Pio XII ottiene che i nuclei famigliari «vengano mandati in altri posti come confinati». Gli Schwamenthal finiscono a Trescore Balneario, poi a Clusone. Qui gli ebrei danno fastidio ad alcune personalità del luogo, così vengono trasferiti a Gromo, dove «la popolazione era molto gentile e comprensiva verso di noi». La relativa tranquillità dura poco, arriva l’8 settembre: «cominciavamo ad avere una gran paura dei tedeschi». Gli Schwamenthal riparano a Botto Alto, «due case sopra Ardesio»: «un posto pieno di mosche, sporco» dove si sta «molto, molto male».
Alice è già in attesa di Liliana. Temporaneo ritorno a Gromo, decisione di fuggire di nuovo. «Il primo dicembre del ’43», maresciallo e appuntato dei carabinieri comunicano ad Alice che la famiglia deve essere portata a Bergamo. Il bambino è a scuola, a prenderlo vanno mamma, nonna e appuntato: «Quando sono entrata ho detto alla maestra, una signora anziana di cui non ricordo il nome, di che cosa si trattava e a lei sono venute le lacrime agli occhi e ha detto: “Io sono fascista, ma queste cose sono molto brutte, non si dovrebbero fare”».
Alice riesce a fuggire ancora, evadendo il controllo del carabiniere. Inizia un’odissea di spostamenti in Alta Valle Seriana.
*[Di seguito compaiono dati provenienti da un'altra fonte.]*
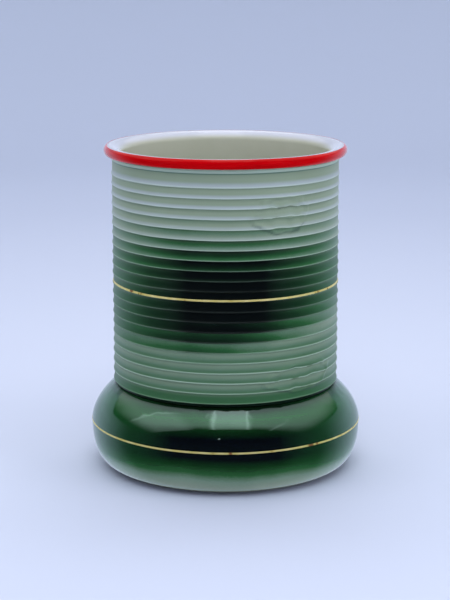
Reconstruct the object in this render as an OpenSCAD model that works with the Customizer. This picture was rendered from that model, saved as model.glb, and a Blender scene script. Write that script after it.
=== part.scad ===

In una specie di stalla mette al mondo Liliana e poi riuscirà a salvare la vita sua e della famiglia grazie all’aiuto di tanti abitanti del posto, da un adolescente che fa loro da guida, all’ostetrica che la assiste nel parto. Dopo la Liberazione la famiglia si trasferisce a Bergamo. Qui Alice «fu stimata e benvoluta per lunghi anni fino alla morte, avvenuta nel 1991».